Council braces for new attack on land deals, pay
Wednesday, Aug. 21, 2002 | 9:40 a.m.
Two long-standing disputes about development of city land and pay for elected officials go another round at Boulder City ballot boxes Sept. 3.
Both primary election questions are the result of petitions led by residents who say they are disgruntled with the way City Hall manages to sidestep meaningful reform.
City officials counter that the initiatives, if passed, would deprive city officials of deserved pay and diminish, if not outright kill, the city's ability to court new business and raise revenue.
The land initiative, Question 2, asks that all leases of more than 1 acre of city-owned land for more than 10 years go to a public vote.
In many ways, it is an extension of a land initiative passed in 1997 that prohibited the city from selling more than 1 acre without a public vote, said Vaughn Reuther, who spearheaded the land initiative petition.
The idea, Reuther said, was to give residents a voice in determining how the city develops its more than 180 square miles of mostly undeveloped desert.
After the 1997 law was enacted, the city avoided that public process by negotiating several long-term leases of city-owned land, most notably for a power plant in the El Dorado Valley and a high-roller golf course in the River Mountains.
"The city opens various loopholes, and we go along and try to close them behind them," Reuther said. "I'm not sure we're at the end of the path, but we're at least at the next step of a continuing path."
The initiative on council pay, Question 1, is a nearly identical repeat of a question on the June 2001 ballot that sought to prevent council members from receiving raises without first standing for re-election.
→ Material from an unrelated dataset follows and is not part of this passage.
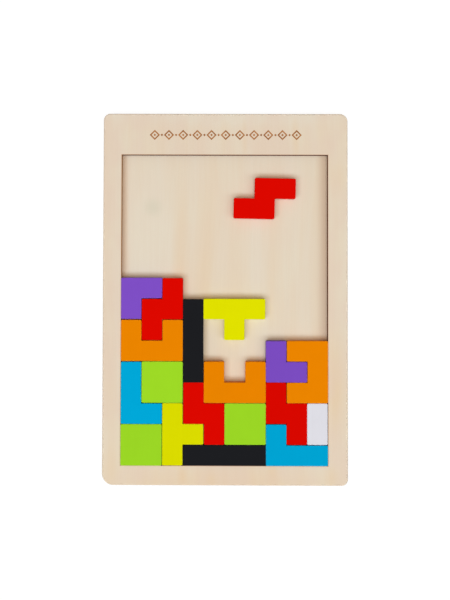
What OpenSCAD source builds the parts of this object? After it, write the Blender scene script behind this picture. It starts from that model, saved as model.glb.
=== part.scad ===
// A flat wooden packing puzzle: a framed tray ten cells wide and fifteen high, and nineteen
// painted blocks of two to five cells that lie in it. The tray is two sheets of plywood glued
// together, a plain base board and a frame with the play field cut out of it.
// The origin is the middle of the underside; +X is right, +Y is towards the wide top rail.

/* [Play field] */
// Side of one cell of the play field
cell = 15.1; // [12:0.1:20]
// Cells across the play field
columns = 10; // [10:1:14]
// Cells up the play field
rows = 15; // [13:1:20]

/* [Tray] */
// Thickness of the base board
base_t = 3; // [2:0.5:6]
// Thickness of the frame, which is the depth of the play field
frame_t = 6; // [4:0.5:12]
// Width of the left rail
rail_left = 13.4; // [10:0.1:25]
// Width of the right rail
rail_right = 14.5; // [10:0.1:25]
// Width of the top rail, which leaves room for a heading
rail_top = 30.2; // [20:0.1:45]
// Width of the bottom rail
rail_bottom = 14.3; // [10:0.1:25]
// Radius of the sanded corner at top left
corner_top_left = 4.9; // [2:0.1:9]
// Radius of the sanded corner at top right
corner_top_right = 5.6; // [2:0.1:9]
// Radius of the sanded corner at bottom left
corner_bottom_left = 8.4; // [2:0.1:9]
// Radius of the sanded corner at bottom right
corner_bottom_right = 4.6; // [2:0.1:9]
// Radius that softens the tray's top rim
tray_rim_top = 1; // [0.4:0.1:1.8]
// Radius that softens the tray's bottom rim
tray_rim_bottom = 0.6; // [0.4:0.1:1.8]

/* [Blocks] */
// Thickness of a block
block_t = 7; // [4:0.5:14]
// Play that each side of a block leaves to the side of its cells
play = 0.1; // [0.05:0.05:0.4]
// Radius of a block's upright outer corners
block_corner = 1; // [0.8:0.1:2]
// Radius that softens a block's top and bottom rims
block_rim = 0.4; // [0.2:0.1:1]

/* [Loose block] */
// Distance of the loose block's lower left corner from the left side of the play field
loose_from_left = 81.8; // [5:0.1:90]
// Distance of the loose block's lower left corner from the top side of the play field
loose_from_top = 46.6; // [42:0.1:60]
// How far the loose block lies turned, clockwise, in degrees
loose_turn = 1.2; // [0:0.1:5]

/* [Hidden] */

// Size of the play field and of the tray round it
field_w = columns * cell;
field_h = rows * cell;
tray_w = rail_left + field_w + rail_right;
tray_h = rail_bottom + field_h + rail_top;

// Lower left corner of the play field
field_x = -tray_w / 2 + rail_left;
field_y = -tray_h / 2 + rail_bottom;

// Radii of the tray's corners, counter-clockwise from the lower right one
corner_radii = [corner_bottom_right, corner_top_right, corner_top_left, corner_bottom_left];

// The same for a block's corners
block_corners = [block_corner, block_corner, block_corner, block_corner];

// What a cut reaches past the faces that it cuts through
past = 1;

// Sides that a full turn of this radius gets on the screen: few for a small one
function turn_sides(r) = r < 3 ? 16 : 48;

birch = "#E2D0BB";
birch_pale = "#E3D2BA";
violet = "#7E50C0";
red = "#DE0601";
orange = "#EA8400";
black = "#1E1E21";
yellow = "#DFE000";
blue = "#00A6D4";
green = "#9DD729";
white = "#DDDDE4";

// Distance from a rectangle's middle to the side that k quarter turns take to the right:
// half its width or half its height
function side_out(w, h, k) = (k % 2 == 0 ? w : h) / 2;

// What rounding takes off a square edge, which lies at the origin and points to +X and +Y
module rounding_waste(r)
    difference() {
        translate([-r, -r]) square(r + past);
        translate([-r, -r]) circle(r, $fn = turn_sides(r));
    }

// Section across a plate, which stands on height 0, with its lower and its upper edges
// rounded; a radius of 0 leaves them sharp
module section(w, t, low, high)
    difference() {
        translate([-w / 2, 0]) square([w, t]);
        for (side = [0, 1])
            mirror([side, 0]) translate([w / 2, 0]) {
                if (low > 0) mirror([0, 1]) rounding_waste(low);
                if (high > 0) translate([0, t]) rounding_waste(high);
            }
    }

// What rounding a plate's corner takes off, from +X to +Y round the middle of the corner's
// turn; the edges stay rounded all the way round it
module corner_waste(r, t, low, high)
    rotate_extrude(angle = 90, $fn = turn_sides(r)) difference() {
        translate([0, -past]) square([2 * r, t + 2 * past]);
        section(2 * r, t, low, high);
    }

// Flat plate round the origin, with a radius of its own at each corner, counter-clockwise from
// the lower right one
module plate(w, h, t, radii, low, high)
    difference() {
        intersection() {
            rotate([90, 0, 0]) linear_extrude(h, center = true) section(w, t, low, high);
            rotate([90, 0, 90]) linear_extrude(w, center = true) section(h, t, low, high);
        }
        for (k = [0:3])
            rotate(90 * k) translate([side_out(w, h, k), -side_out(w, h, k + 1), 0])
                translate([-radii[k], radii[k], 0]) rotate(-90)
                    corner_waste(radii[k], t, low, high);
    }

// Plain bottom sheet of the tray
module base_board()
    color(birch_pale) plate(tray_w, tray_h, base_t, corner_radii, tray_rim_bottom, 0);

// Top sheet of the tray, with the play field cut out of it
module frame()
    color(birch) translate([0, 0, base_t]) difference() {
        plate(tray_w, tray_h, frame_t, corner_radii, 0, tray_rim_top);
        translate([field_x, field_y, -past]) cube([field_w, field_h, frame_t + 2 * past]);
    }

// Straight stretch of a block, some cells long and wide, with some play on every side
module stretch(col, row, cols, rows)
    translate([(col + cols / 2) * cell, (row + rows / 2) * cell, 0])
        plate(cols * cell - 2 * play, rows * cell - 2 * play, block_t, block_corners,
              block_rim, block_rim);

// The shapes, each lying with its lower left cell at the origin
module bar(cells) stretch(0, 0, cells, 1);
module square_block() stretch(0, 0, 2, 2);
module corner() {
    stretch(0, 0, 2, 1);
    stretch(0, 0, 1, 2);
}
module hook() {
    stretch(0, 0, 2, 1);
    stretch(0, 0, 1, 3);
}
module tee() {
    stretch(0, 0, 3, 1);
    stretch(1, 0, 1, 2);
}
module zigzag() {
    stretch(0, 0, 2, 1);
    stretch(1, 0, 1, 2);
    stretch(1, 1, 2, 1);
}
module cup() {
    stretch(0, 0, 3, 1);
    stretch(0, 0, 1, 2);
    stretch(2, 0, 1, 2);
}

// Lays a block on the base board with its origin at a corner of the grid, turned by quarter
// turns to the left, or first flipped over. It has slipped to the right and up by so many
// plays: a block that slips at least as far as the ones below and left of it, less two
// plays, still clears them
module lay(col, row, slip, quarters = 0, flip = false)
    translate([field_x + col * cell + slip.x * play, field_y + row * cell + slip.y * play, base_t])
        rotate(90 * quarters) mirror([flip ? 1 : 0, 0, 0]) children();

// Lays a block on the base board anywhere in the play field, measured from its top left
// corner, and turns it clockwise
module lay_loose(from_left, from_top, turn)
    translate([field_x + from_left, field_y + field_h - from_top, base_t])
        rotate(-turn) children();

module violet_corner_left() color(violet) lay(0, 9, [-0.6, 6.2], quarters = 3) corner();
module red_zigzag_left() color(red) lay(3, 9, [-0.2, 3.6], quarters = 1, flip = true) zigzag();
module orange_cup_left() color(orange) lay(0, 5, [0.2, 2.1]) cup();
module black_bar_upright() color(black) lay(4, 4, [-1.4, -0.6], quarters = 1) bar(4);
module yellow_tee_upper() color(yellow) lay(7, 8, [-3.2, 4.7], quarters = 2) tee();
module blue_hook_left() color(blue) lay(0, 2, [0.4, -0.3]) hook();
module green_square_left() color(green) lay(1, 3, [0.3, 2]) square_block();
module yellow_tee_lower() color(yellow) lay(2, 3, [0.4, 2.3], quarters = 3) tee();
module green_square_bottom() color(green) lay(0, 0, [-0.3, 0.6]) square_block();
module red_zigzag_middle() color(red) lay(5, 1, [2.3, 1.2], quarters = 1) zigzag();
module orange_cup_middle() color(orange) lay(4, 3, [0.6, 1.6]) cup();
module green_square_middle() color(green) lay(5, 1, [0.5, 1.9]) square_block();
module black_bar_lying() color(black) lay(3, 0, [1.4, 1.5]) bar(4);
module violet_corner_right() color(violet) lay(7, 4, [-1, 1]) corner();
module orange_cup_right() color(orange) lay(10, 3, [0.2, 1.8], quarters = 1) cup();
module red_zigzag_right() color(red) lay(9, 1, [-1.1, 2.6], quarters = 1) zigzag();
module white_domino() color(white) lay(10, 1, [-2.7, 2.6], quarters = 1) bar(2);
module blue_hook_right() color(blue) lay(7, 0, [-0.4, 0.5], quarters = 3, flip = true) hook();
module red_zigzag_loose()
    color(red) lay_loose(loose_from_left, loose_from_top, loose_turn) zigzag();

base_board();
frame();
violet_corner_left();
red_zigzag_left();
orange_cup_left();
black_bar_upright();
yellow_tee_upper();
blue_hook_left();
green_square_left();
yellow_tee_lower();
green_square_bottom();
red_zigzag_middle();
orange_cup_middle();
green_square_middle();
black_bar_lying();
violet_corner_right();
orange_cup_right();
red_zigzag_right();
white_domino();
blue_hook_right();
red_zigzag_loose();
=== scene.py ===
"""Looks of the wooden packing puzzle: a tray of two glued plywood sheets and nineteen painted
blocks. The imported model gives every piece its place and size; this script dresses it."""
import math
import bpy
import bmesh
import numpy as np
from mathutils import Matrix, Vector


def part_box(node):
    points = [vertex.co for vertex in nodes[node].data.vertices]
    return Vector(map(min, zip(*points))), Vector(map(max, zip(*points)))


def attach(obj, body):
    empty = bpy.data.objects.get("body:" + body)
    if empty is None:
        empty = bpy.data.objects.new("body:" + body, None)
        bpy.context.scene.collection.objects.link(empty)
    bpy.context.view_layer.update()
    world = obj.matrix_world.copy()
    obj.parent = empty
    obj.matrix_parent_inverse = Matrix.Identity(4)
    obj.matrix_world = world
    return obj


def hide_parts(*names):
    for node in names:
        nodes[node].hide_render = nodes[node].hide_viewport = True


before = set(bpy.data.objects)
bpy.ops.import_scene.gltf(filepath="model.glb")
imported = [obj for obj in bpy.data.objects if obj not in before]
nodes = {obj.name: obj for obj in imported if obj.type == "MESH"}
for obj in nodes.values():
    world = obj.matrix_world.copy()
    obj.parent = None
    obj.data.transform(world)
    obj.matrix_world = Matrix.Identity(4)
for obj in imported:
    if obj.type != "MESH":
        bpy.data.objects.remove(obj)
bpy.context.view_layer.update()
MM = 0.001

# Camera
# It looks almost straight down from about 0.7 m above the tray, as the photograph does, so a thin
# strip shows of each inner wall and of the back walls of the blocks that lie near the front. The
# lens is shifted, so that the tray still lies in the middle of the picture.
camera_place = Vector((-6.0, 35.0, 708.67)) * MM
camera_aim = Vector((-10.148, 53.986, 9.0)) * MM
camera_roll = math.radians(0.1434)
camera = bpy.data.objects.new("camera", bpy.data.cameras.new("camera"))
camera.data.lens = 57.411
camera.data.shift_x, camera.data.shift_y = 0.022474, -0.125334
camera.data.sensor_width = 36
camera.data.clip_start = 0.01
backwards = (camera_place - camera_aim).normalized()
rightwards = Vector((0, 1, 0)).cross(backwards).normalized()
upwards = backwards.cross(rightwards)
looking = Matrix((rightwards, upwards, backwards)).transposed().to_4x4()
camera.matrix_world = Matrix.Translation(camera_place) @ looking @ Matrix.Rotation(camera_roll, 4, "Z")
bpy.context.collection.objects.link(camera)
bpy.context.scene.camera = camera
bpy.context.scene.view_settings.view_transform = "Standard"

# Table top
# A plain white sheet under the tray, seen almost burnt out, as in the photograph, with a faint
# shadow round the tray; it throws light back as white does. It lies a hair lower than the tray,
# and it is clear from below and to rays that start right on it, so that the underside is lit.
table_reach = 6.0
table_height = -0.02 * MM
clear_reach = 0.1 * MM


def add(tree, kind, settings=None, **inputs):
    """Puts a node of this kind in the tree, with settings such as an operation and inputs that
    are either values or another node's output. An input's name has _ for a space, and in_0,
    in_1 and so on count the sockets where their names repeat."""
    node = tree.nodes.new(kind)
    for name, value in (settings or {}).items():
        setattr(node, name, value)
    for name, value in inputs.items():
        socket = node.inputs[int(name[3:]) if name.startswith("in_") else name.replace("_", " ")]
        if isinstance(value, bpy.types.NodeSocket):
            tree.links.new(value, socket)
        else:
            socket.default_value = value
    return node


def math_of(tree, operation, first, second=0.0, third=0.0, clamp=False):
    """One step of arithmetic on values or outputs."""
    step = add(tree, "ShaderNodeMath", {"operation": operation, "use_clamp": clamp},
               in_0=first, in_1=second, in_2=third)
    return step.outputs[0]


def new_material(name):
    """An empty material, its node tree and its output node."""
    material = bpy.data.materials.new(name)
    material.use_nodes = True
    material.node_tree.nodes.clear()
    return material, material.node_tree, material.node_tree.nodes.new("ShaderNodeOutputMaterial")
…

It also would have eliminated monthly auto and health benefits.
The initiative won 60 percent of the vote, but it wasn't enacted because a City Council-backed initiative with similar provisions for raises, but no elimination of benefits, won 70 percent of the vote.
Former Councilman Bill Smith says he decided to go back to voters this Sept. 3 after the state attorney general's office and a District Court judge upheld City Attorney Dave Olsen's opinion that only the council-backed initiative could be enacted according to state election law.
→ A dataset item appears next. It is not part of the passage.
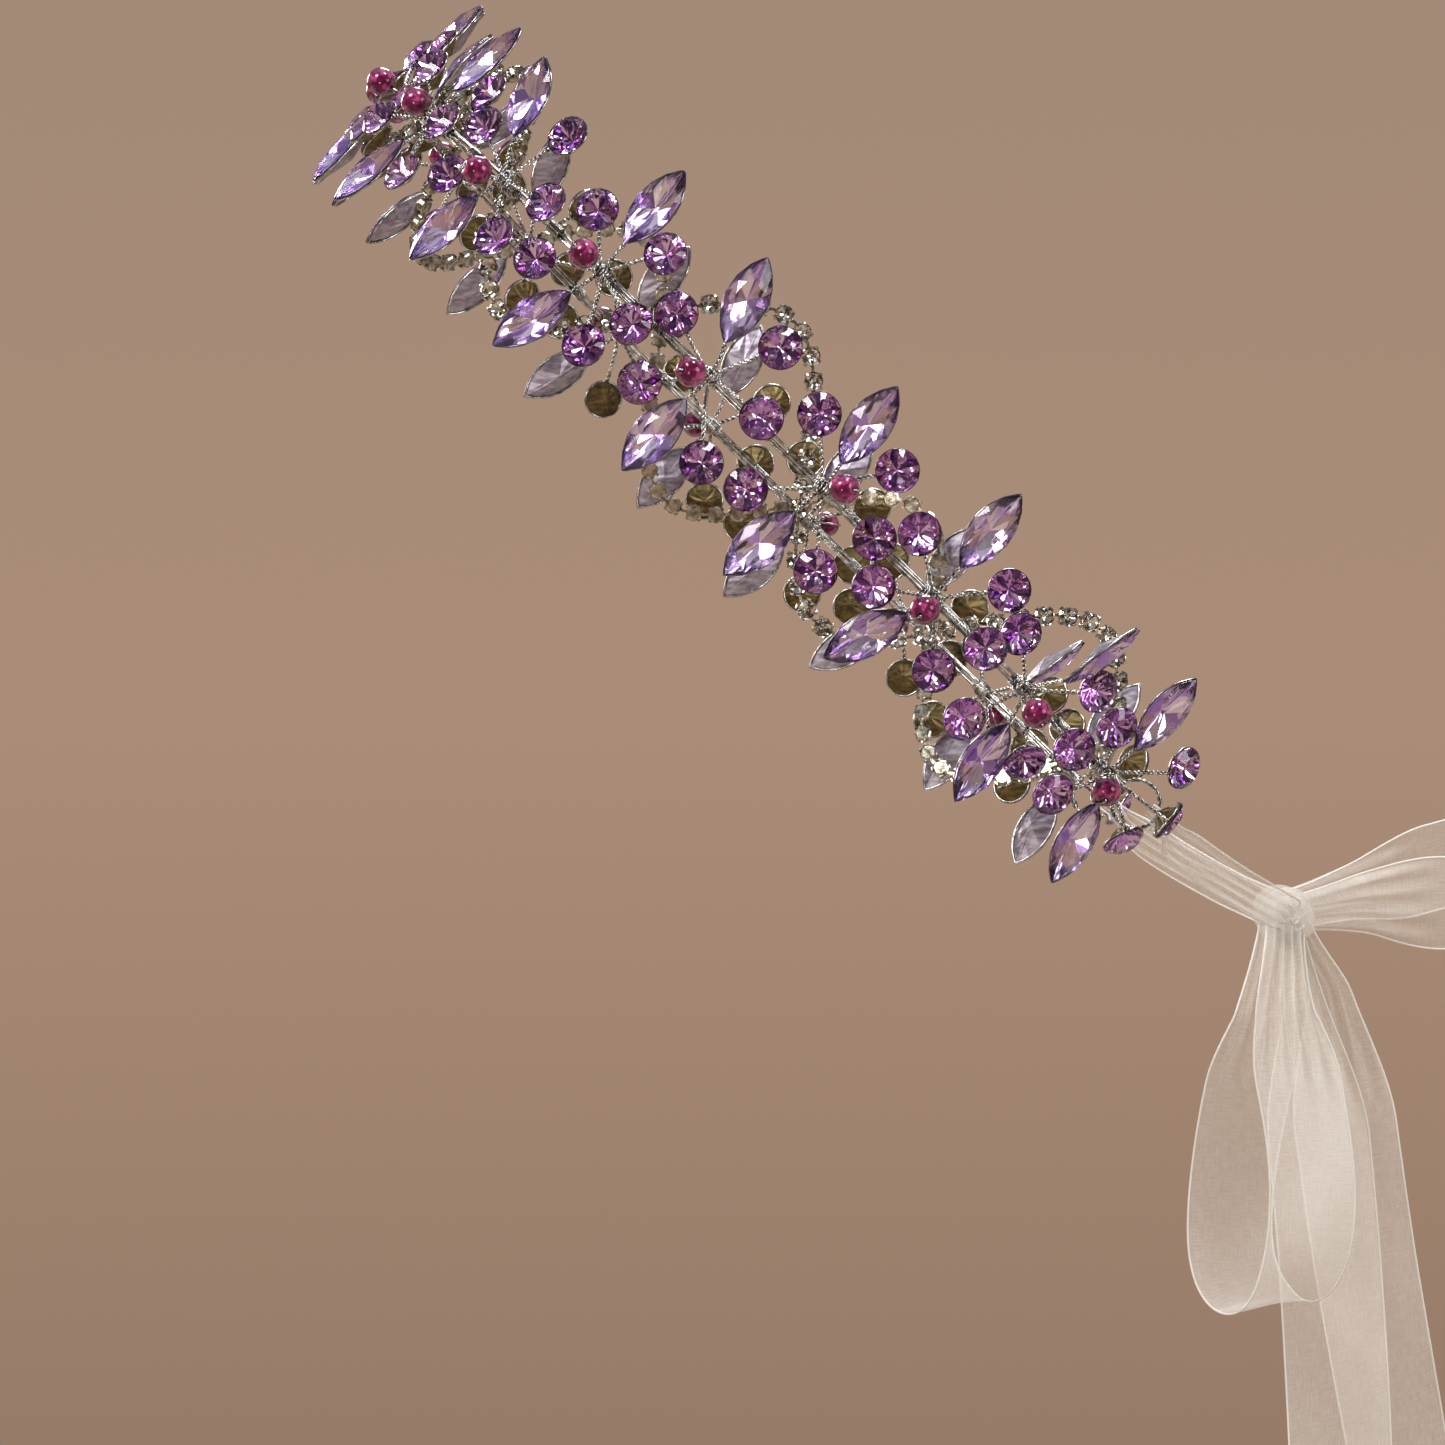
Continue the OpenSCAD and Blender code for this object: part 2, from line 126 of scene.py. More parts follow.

If passed this time around, council members would continue to receive their base pay of $11,026 per year and be allowed reimbursements for travel expenses. But they would lose $450 in monthly auto benefits and a monthly health insurance benefit worth $500, amounting to $11,200 each year. Their compensation would effectively be halved.
"What they have done in fact is double their salary without calling (it) that," Smith said. "If this passes, then the council salary will be what it says it is."
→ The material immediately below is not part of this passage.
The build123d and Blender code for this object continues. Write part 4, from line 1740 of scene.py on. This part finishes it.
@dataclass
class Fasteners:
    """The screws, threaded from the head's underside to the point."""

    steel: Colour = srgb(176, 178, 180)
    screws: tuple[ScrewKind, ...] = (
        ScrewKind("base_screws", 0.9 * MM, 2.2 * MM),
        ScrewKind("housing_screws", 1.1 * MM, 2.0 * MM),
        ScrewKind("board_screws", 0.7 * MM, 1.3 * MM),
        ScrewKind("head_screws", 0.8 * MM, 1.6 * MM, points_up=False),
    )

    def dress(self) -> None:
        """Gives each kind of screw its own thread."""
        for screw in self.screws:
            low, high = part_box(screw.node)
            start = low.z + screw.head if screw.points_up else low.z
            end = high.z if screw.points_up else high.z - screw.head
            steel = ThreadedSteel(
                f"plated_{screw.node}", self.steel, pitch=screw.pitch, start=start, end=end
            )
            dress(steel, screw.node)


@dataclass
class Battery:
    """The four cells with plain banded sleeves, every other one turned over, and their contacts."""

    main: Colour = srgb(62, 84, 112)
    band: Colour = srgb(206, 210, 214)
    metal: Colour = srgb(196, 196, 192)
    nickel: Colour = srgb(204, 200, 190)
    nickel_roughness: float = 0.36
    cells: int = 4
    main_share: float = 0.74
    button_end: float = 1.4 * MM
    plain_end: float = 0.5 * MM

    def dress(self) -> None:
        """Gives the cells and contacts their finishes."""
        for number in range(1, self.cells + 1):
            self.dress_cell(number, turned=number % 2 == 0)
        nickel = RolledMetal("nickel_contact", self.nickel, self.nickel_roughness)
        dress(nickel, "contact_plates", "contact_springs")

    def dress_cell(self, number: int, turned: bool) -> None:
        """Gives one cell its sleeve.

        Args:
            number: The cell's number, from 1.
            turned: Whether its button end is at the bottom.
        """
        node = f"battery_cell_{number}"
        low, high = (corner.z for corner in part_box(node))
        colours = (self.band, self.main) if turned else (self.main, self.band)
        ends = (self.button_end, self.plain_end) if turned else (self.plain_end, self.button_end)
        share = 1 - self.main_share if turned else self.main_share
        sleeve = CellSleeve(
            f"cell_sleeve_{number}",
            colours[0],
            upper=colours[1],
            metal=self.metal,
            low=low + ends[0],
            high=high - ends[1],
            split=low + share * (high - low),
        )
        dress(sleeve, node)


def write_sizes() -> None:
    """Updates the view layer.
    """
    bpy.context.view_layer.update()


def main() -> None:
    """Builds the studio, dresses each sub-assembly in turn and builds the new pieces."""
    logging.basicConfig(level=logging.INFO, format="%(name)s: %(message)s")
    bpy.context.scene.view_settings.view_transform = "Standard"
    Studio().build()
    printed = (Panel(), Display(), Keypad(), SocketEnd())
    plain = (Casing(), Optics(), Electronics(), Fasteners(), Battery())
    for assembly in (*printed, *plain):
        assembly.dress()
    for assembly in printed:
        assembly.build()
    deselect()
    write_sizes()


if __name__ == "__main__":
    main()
Smith said his initiative would also remove a last loophole that allows council members to receive raises without standing for re-election even if they no longer can vote on their own raises. As unlikely as that is, Smith says it's worth getting on the books.
After all, Smith said, the City Council in June 2000 approved mid-term raises for two council members and the mayor even though the city had always followed state law in the past, requiring council members to win re-election before receiving raises. The raises were eventually revoked by a referendum vote in the spring of 2001.
In the months leading up to the June 2001 election, council members spoke loudly against the proposed cuts to auto and medical benefits. An ad hoc committee also launched an advertising campaign in the local newspaper with pitches by council members describing their heavy workloads. This year, however, they have been mostly silent and no money has been spent campaigning against Smith's initiative.
Still, Olsen said the cut to pay would be unfair.
"For approximately the last 30 years they've been receiving an auto and medical insurance benefit," Olsen said.
As for the land initiative, city officials have spoken loudly and often against it. Existing leases bring the city close to $3 million annually in revenues, much of which have gone to adding trees and new landscaping.
If new leases are required to go for a public vote, City Manager John Sullard has said, there will be no new leases. Businesses will go elsewhere to avoid the delays of the political process and the expense of a campaign.
Olsen was critical of the initiative.
"We're really too small to afford the level of services we enjoy now. And it's the damn leases that make them possible," he said. "If that initiative passes, (then) clean, green Boulder City will be dirty brown Boulder City like it was five years ago."